The element calcium (Ca) supports all animals in two main ways; it builds their skeletons and supports their muscle and nerve function. Ca is the basic mineral in vertebrate teeth and bones and invertebrate (think clams and lobsters) shells and carapaces. It is also the crucial trigger for contraction in muscles, and it initiates impulses in nerves.
Without an adequate supply of calcium over the long-term your teeth, vision and brains are damaged, and your bones become brittle. You suffer from osteoporosis. Given all these roles it is no surprise that humans and other animals need a lot of Ca.
Calcium forms about 6% of our body weight, ignoring our water content. The Ca needs of aquatic animals range from lows of 0.1% or less in some non-crusty plankton to 10 to more than 20% in turtles, snails, crayfish, and crusty animal plankton such as Daphnia. Given this range in need, it is no surprise that calcium decline in lakes first affects calcium-rich animals such as crayfish and Daphnia.
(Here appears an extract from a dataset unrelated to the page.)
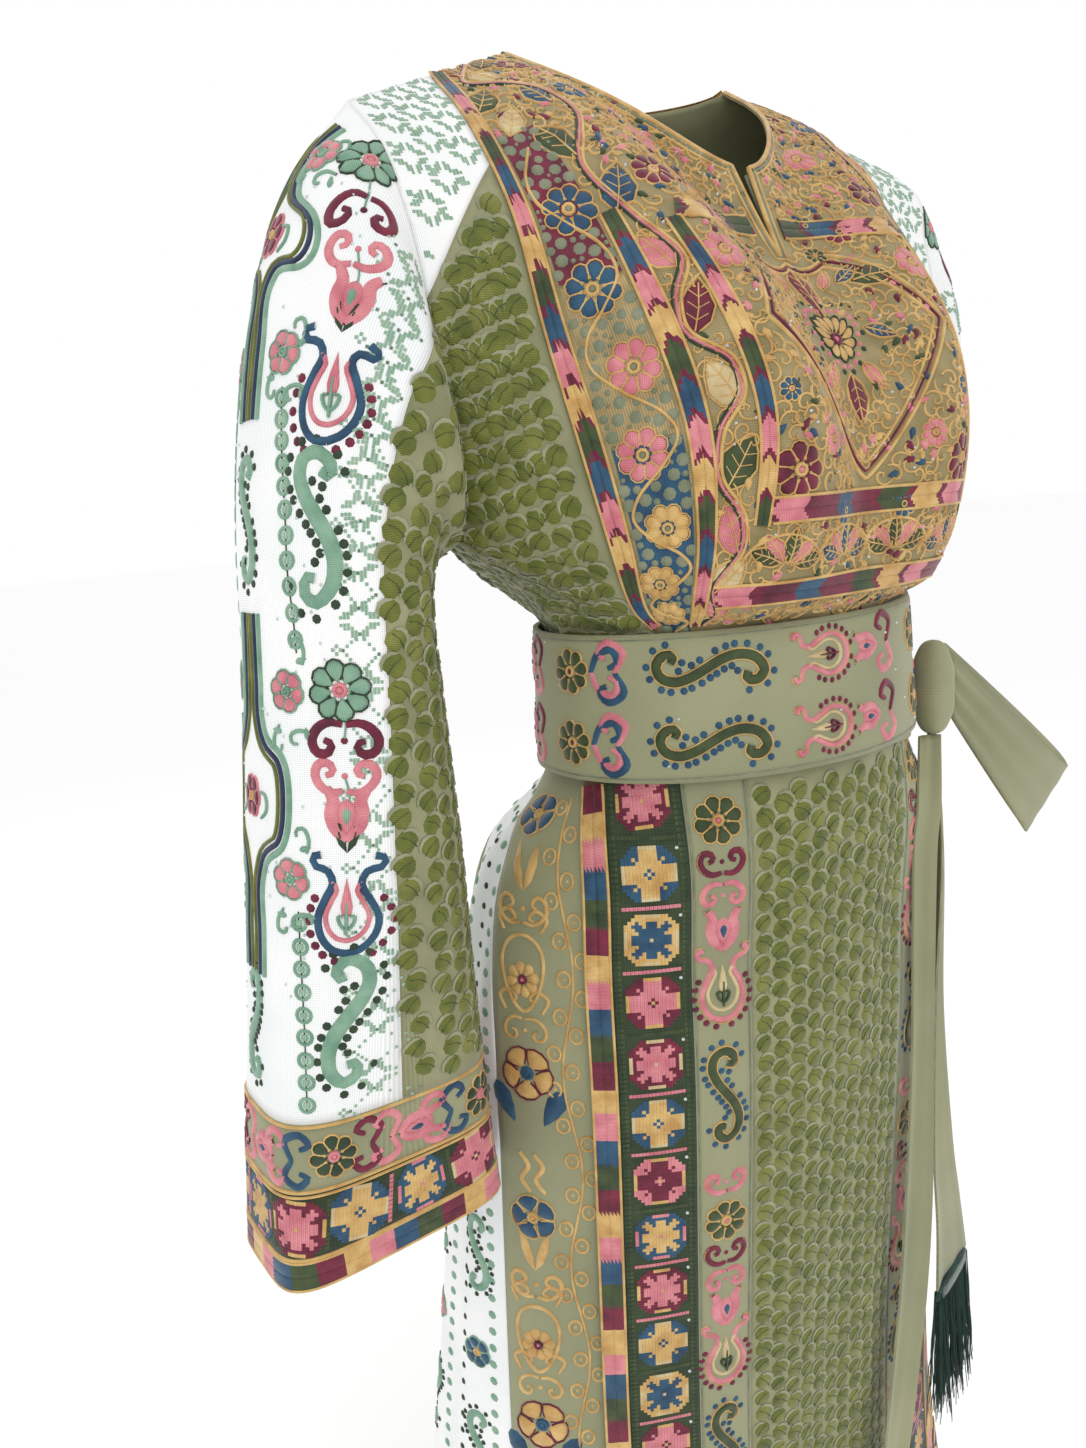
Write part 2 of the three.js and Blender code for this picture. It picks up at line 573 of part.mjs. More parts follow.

Calcium is as important to plants as it is to animals. Although they don’t need quite as much as animals, needs do vary among plant species. For example, sugar maple need about 5 times more Ca than conifers, and are thus more sensitive to Ca decline in the soil. In plants, as in animals, Ca plays both structural and physiological roles. Calcium forms an essential mineral that holds cells of plants together in proper alignment. Too little Ca and root tips and young leaves don’t grow properly. Ca also serves as a messenger in plant signalling. With inadequate Ca, plants can’t properly defend themselves against invaders, as they can’t properly signal the attack.